Protesting with Christchurch's elders

23:44, Feb 02 2012

Here are my impressions of Wednesday's Just Say No rally protesting Christchurch City Council:
About half of the attendees had grey or white or little hair. I don't call them old. I call them elders - wise, experienced watchers of Christchurch City Council over many decades who lent their mana to the protest because the council has gone astray.

Or else, the not-retired didn't attend because they have jobs and can't get away at noon on a Wednesday. And it was the first day back for school and every parent in the city was finally getting back to their treasured routines.

And by the way 4000 people didn't turn out, as the police asserted. I put the number at 1000.

Consent concerns

When I was standing on the southeast side of the crowd, the loudest derisive cheer went up when an early speaker noted that 29 people work in the public relations department at council. This was compared to three - count 'em three! - council staff who are authorised to sign-off building consents.

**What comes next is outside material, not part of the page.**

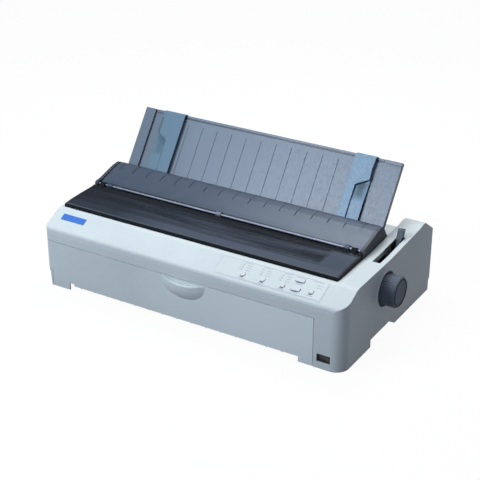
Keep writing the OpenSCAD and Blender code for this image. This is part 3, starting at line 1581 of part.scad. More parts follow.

Alas, we weren't told how many people are employed overall in the building consents department. Betchya it's 29 or more.


University chief refuses pay rise

University of Canterbury Vice-Chancellor Rod Carr issued a little zinger yesterday. ''Prior to Christmas I advised the VC Employment Committee of Council that I would not be accepting any increase in my remuneration during the remaining two years of my current term as VC,'' he wrote to staff.

''That is a personal choice which in part reflects the circumstances facing the university and the leadership role I hold.''

See it's not hard.

We're stuck

According to the letter delivered to council at the end of proceedings, protesters want two things: Tony Marryatt's head and early council elections.

Nick Smith yesterday crapped on both ideas. Forcing Marryatt from office overlooked "basic employment law", Smith said, and early elections wouldn't necessarily bring about the changes needed.

I have to agree. We're stuck with these people until 2013.
Rival protest movements?

Cr Glenn Livingstone wins praise for wanting a People's Republic of Christchurch, as I hoped last week. 

Alas, this was quickly squashed by protest organiser Peter Lynch and rabble-rouser Rev Mike Coleman. They've got their own protest brand - Cantabrians Unite -  and don't like competition.